Les mots en liberté, eux, peuvent bouleverser les syntaxes, les rendre plus souples, plus brèves; ils peuvent généraliser l’emploi du style télégraphique.
Mais quant à l’esprit même, au sens intime et moderne et sublime de la poésie, rien de changé, sinon qu’il y a plus de rapidité, plus de facettes descriptibles et décrites, mais tout de même éloignement de la nature, car les gens ne parlent point au moyen de mots en liberté.
Les mots en liberté de Marinetti amènent un renouvellement de la description et à ce titre ils ont de l’importance, ils amènent également un retour offensif de la description et ainsi ils sont didactiques et antilyriques.

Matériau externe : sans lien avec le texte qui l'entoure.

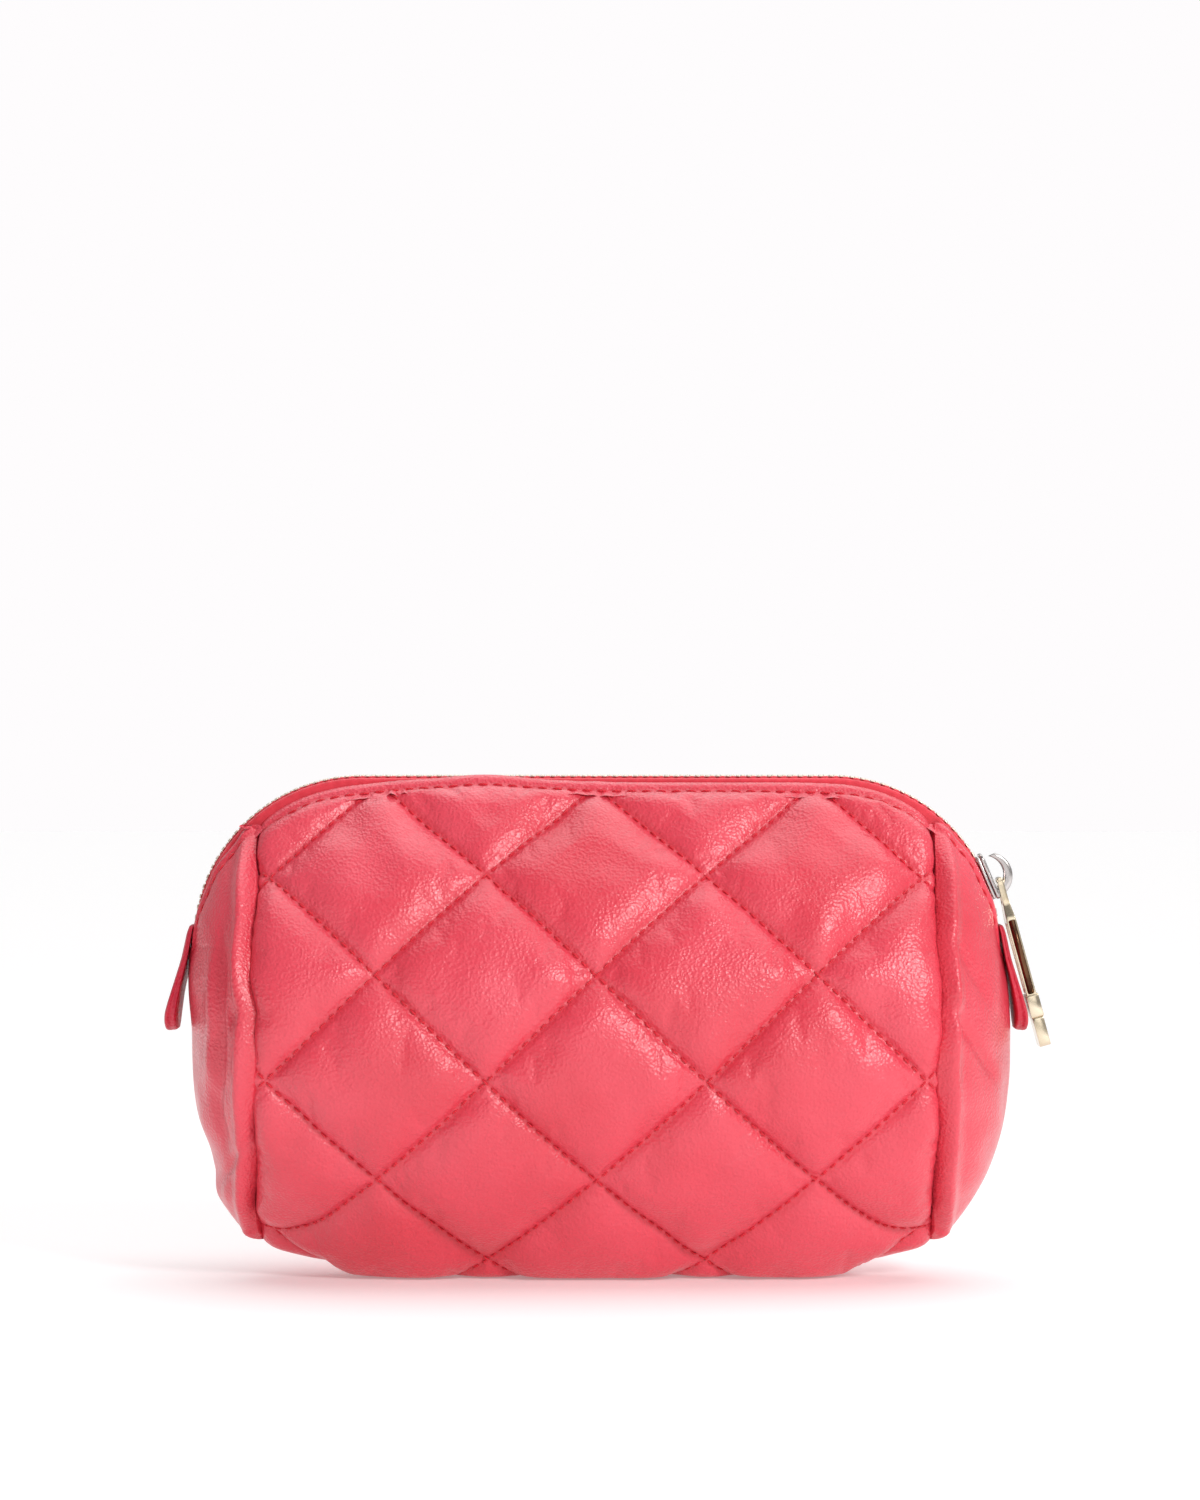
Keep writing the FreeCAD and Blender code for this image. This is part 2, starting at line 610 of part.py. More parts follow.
def make_slider_bridge():
    """A strip arched over the plate, open at its rear tip, that the pull's eye hangs on."""
    body = new_body("slider_bridge")
    plate_top = "sizes.plate_gap_top + sizes.plate_thickness"
    corners = [("sizes.bridge_foot_inner", plate_top), ("sizes.bridge_foot_outer", plate_top),
               ("-sizes.bridge_tip_back", "sizes.bridge_tip_high"),
               ("-sizes.bridge_tip_back", "sizes.bridge_tip_low")]
    bends = {1: ("sizes.bridge_outer_radius", True), 3: ("sizes.bridge_inner_radius", False)}
    sketch = outline_sketch(body, "bridge_outline", "XZ_Plane", corners, "", bends)
    pad(body, sketch, "bridge_strip", "2 * sizes.bridge_half_width", both_ways=True)
    body.Placement = slider_placement()
    node(body, "slider_bridge")


def pull_placement():
    pin = Vector(size("pull_pin_along"), 0, size("pull_pin_height"))
    place = slider_placement().multVec(pin)
    return Placement(place, Rotation(Vector(0, 1, 0), 90 - size("pull_tilt")))


def make_zip_pull():
    """A long open frame with an eye at the top, a raised cuff and a solid end."""
    body = new_body("zip_pull")
    eye, gap, wide = "sizes.eye_half_width", "sizes.eye_gap", "sizes.pull_half_width"

    def slab(name, corners, thickness):
        sketch = outline_sketch(body, name + "_outline", "XY_Plane", corners)
        pad(body, sketch, name, thickness, both_ways=True)

    def hole(name, corners):
        sketch = outline_sketch(body, name + "_outline", "XY_Plane", corners)
        cut = body.newObject("PartDesign::Pocket", name)
        cut.Profile = sketch
        cut.Midplane = True
        cut.Type = "ThroughAll"

    start = "0"
    neck = [(start, f"-{eye}"), ("sizes.eye_end", f"-{eye}"), ("sizes.pull_shoulder", f"-{wide}"),
            ("sizes.window_start", f"-{wide}"), ("sizes.window_start", wide),
            ("sizes.pull_shoulder", wide), ("sizes.eye_end", eye), (start, eye)]
    slab("neck", neck, "sizes.eye_thickness")
    rails = box_corners("sizes.pull_shoulder", "sizes.pull_end", f"-{wide}", wide)
    slab("rails", rails, "sizes.pull_thickness")
    cuff = box_corners("sizes.cuff_start", "sizes.cuff_end",
                       "-sizes.cuff_half_width", "sizes.cuff_half_width")
    slab("cuff", cuff, "sizes.cuff_thickness")
    block = box_corners("sizes.cuff_end", "sizes.pull_end", f"-{wide}", wide)
    slab("end_block", block, "sizes.block_thickness")
    hole("eye", box_corners("-sizes.pull_pin_radius", "sizes.eye_end", f"-{gap}", gap))
    hole("window", box_corners("sizes.window_start", "sizes.window_end",
                               "-sizes.window_half_width", "sizes.window_half_width"))
    pin = new_sketch(body, "pin_outline", "XZ_Plane")
    pin.addGeometry(Part.Circle(Vector(), Vector(0, 0, 1), size("pull_pin_radius")))
    pin.addConstraint(Sketcher.Constraint("Coincident", 0, 3, -1, 1))
    held = Sketcher.Constraint("Radius", 0, size("pull_pin_radius"))
    pin.setExpression(f"Constraints[{pin.addConstraint(held)}]", "sizes.pull_pin_radius")
    pad(body, pin, "pin", "2 * sizes.eye_half_width", both_ways=True)
    body.Placement = pull_placement()
    node(body, "zip_pull")


# ---------------------------------------------------------------- the end tabs

def make_end_tabs():
    """A folded leather tongue sewn over each end of the zip, flaring out at its round free end."""
    side, high, low = "sizes.tab_half_width", "sizes.tab_top", "sizes.tab_round_start"
    for name, end in ENDS.items():
        fold = new_body(f"{name}_tab_fold")
        corners = [(str(end * x), str(z)) for x, z in TAB_FACING_GUSSET + TAB_FACING_OUT]
        sketch = outline_sketch(fold, f"{name}_tab_profile", "XZ_Plane", corners)
        pad(fold, sketch, f"{name}_tab_width", "2 * sizes.tab_half_width", both_ways=True)
        cutter = new_body(f"{name}_tab_cutter")
        tongue = [(side, high), (f"-{side}", high), (f"-{side}", low), (side, low)]
        outline = outline_sketch(cutter, f"{name}_tongue_outline", "YZ_Plane", tongue, "",
                                 {2: ("sizes.tab_end_radius", True)})
        pad(cutter, outline, f"{name}_tongue", "4 * sizes.bulge_reach", both_ways=True)
        tab = document.addObject("Part::Common", f"{name}_tab")
        tab.Base = fold
        tab.Tool = cutter
        node(tab, f"{name}_end_tab")


# ---------------------------------------------------------------- making, checking, writing

make_quilted_shell()
make_inner_layers()
make_gussets()
make_chain()
make_bottom_stop()
make_slider_body()
make_slider_bridge()
make_zip_pull()
make_end_tabs()
document.recompute()

for thing in document.Objects:
    if "Invalid" in thing.State or "Error" in thing.State:
        raise RuntimeError(f"{thing.Label} did not compute: {thing.State}")

os.makedirs("parts", exist_ok=True)
for thing in nodes:
    shape = thing.Shape
    if shape.isNull() or not shape.isValid():
        raise RuntimeError(f"{thing.Label} has no valid shape")
    shape.exportStep(f"parts/{thing.Label}.step")
    box = shape.BoundBox
    print(f"{thing.Label:24s} solids {len(shape.Solids):3d}  volume {shape.Volume:9.1f}  "
          f"x {box.XMin:7.2f} {box.XMax:7.2f}  y {box.YMin:6.2f} {box.YMax:6.2f}  "
          f"z {box.ZMin:6.2f} {box.ZMax:6.2f}")
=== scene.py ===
"""The looks of a quilted leather makeup bag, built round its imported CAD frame.

Lengths inside the script are millimetres in the frame's axes, and meshes are written in metres.
+X runs along the bag, -Y is its front and +Z is up.
"""
import math

import bmesh
import bpy
import numpy as np
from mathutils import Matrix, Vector


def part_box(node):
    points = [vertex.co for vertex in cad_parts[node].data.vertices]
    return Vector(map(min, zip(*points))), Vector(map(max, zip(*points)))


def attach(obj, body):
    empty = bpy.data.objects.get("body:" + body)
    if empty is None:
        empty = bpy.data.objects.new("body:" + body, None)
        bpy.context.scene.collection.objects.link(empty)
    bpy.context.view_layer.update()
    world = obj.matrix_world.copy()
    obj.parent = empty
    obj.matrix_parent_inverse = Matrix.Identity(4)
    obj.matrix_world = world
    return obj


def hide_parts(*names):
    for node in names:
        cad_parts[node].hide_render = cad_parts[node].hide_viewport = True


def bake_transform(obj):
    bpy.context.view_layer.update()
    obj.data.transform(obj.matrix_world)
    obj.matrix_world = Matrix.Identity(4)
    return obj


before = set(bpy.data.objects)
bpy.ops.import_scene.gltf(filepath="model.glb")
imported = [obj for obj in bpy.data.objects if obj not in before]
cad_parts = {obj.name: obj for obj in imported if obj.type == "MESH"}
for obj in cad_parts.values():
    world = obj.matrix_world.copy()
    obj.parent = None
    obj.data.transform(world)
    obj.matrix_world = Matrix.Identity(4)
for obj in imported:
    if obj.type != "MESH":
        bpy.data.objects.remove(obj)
bpy.context.view_layer.update()

MM = 0.001


def box_mm(node):
    low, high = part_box(node)
    return np.array(low) / MM, np.array(high) / MM


# ---------------- sizes, from the frame

SHELL_LOW, SHELL_HIGH = box_mm("quilted_shell")
TAPE_LOW, TAPE_HIGH = box_mm("front_zip_tape")
GUSSET_LOW, GUSSET_HIGH = box_mm("right_gusset")
SEAM = SHELL_HIGH[0]
MIDDLE_DEPTH = SHELL_HIGH[1]
SEAM_DEPTH = GUSSET_HIGH[1]
REACH = GUSSET_HIGH[0]
TIP = GUSSET_LOW[2]
LEVEL = TAPE_LOW[2]
TEETH_LOW, TEETH_HIGH = box_mm("front_teeth")
ZIP_TOP = TEETH_HIGH[2]
ZIP_RADIUS = ZIP_TOP - LEVEL
TAPE_TOP = ZIP_TOP - TAPE_HIGH[2]
SHOULDER = TAPE_HIGH[0] + TAPE_TOP - ZIP_RADIUS
TOOTH_OUTER = -TEETH_LOW[1]
CORD_LOW, CORD_HIGH = box_mm("front_tape_cord")
CORD_RADIUS = (CORD_HIGH[1] - CORD_LOW[1]) / 2
CORD_OFFSET = -(CORD_HIGH[1] + CORD_LOW[1]) / 2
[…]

Certes, on s’en servira pour tout ce qui est didactique et descriptif, afin de peindre fortement et plus complètement qu’autrefois. Et ainsi, s’ils apportent une liberté que le vers libre n’a pas donnée, ils ne remplacent pas la phrase, ni surtout le vers: rythmique ou cadencé, pair ou impair, pour l’expression directe.
Et pour renouveler l’inspiration, la rendre plus fraîche, plus vivante et plus orphique, je crois que le poète devra s’en rapporter à la nature, à la vie.
S’il se bornait même, sans souci didactique, à noter le mystère qu’il voit ou qu’il entend, il s’habituerait à la vie même comme l’ont fait au dix-neuvième siècle les romanciers qui ont ainsi porté très haut leur art, et la décadence du roman est venue au moment même où les écrivains ont cessé d’observer la vérité extérieure qui est l’orphisme même de l’art. »
On a ici un éloge du subjectivisme et de l’intervention dans la réalité, au moyen d’un art aux propriétés « magiques ». Il ne faut pas simplement contempler le « mystère », comme dans le symbolisme-décadentisme, mais le poursuivre, ou comme l’explique le manifeste futuriste publié dans Le Figaro, « La poésie doit être un assaut violent contre les forces inconnues, pour les sommer de se coucher devant l’homme ».
Tout comme dans le théâtre de Luigi Pirandello, l’individu intervient dans la réalité en choisissant son « masque », sa personnalité, le futurisme appelle à l’intervention de manière impérieusement agressive, dans un sens « moderne », de renouvellement subjectiviste.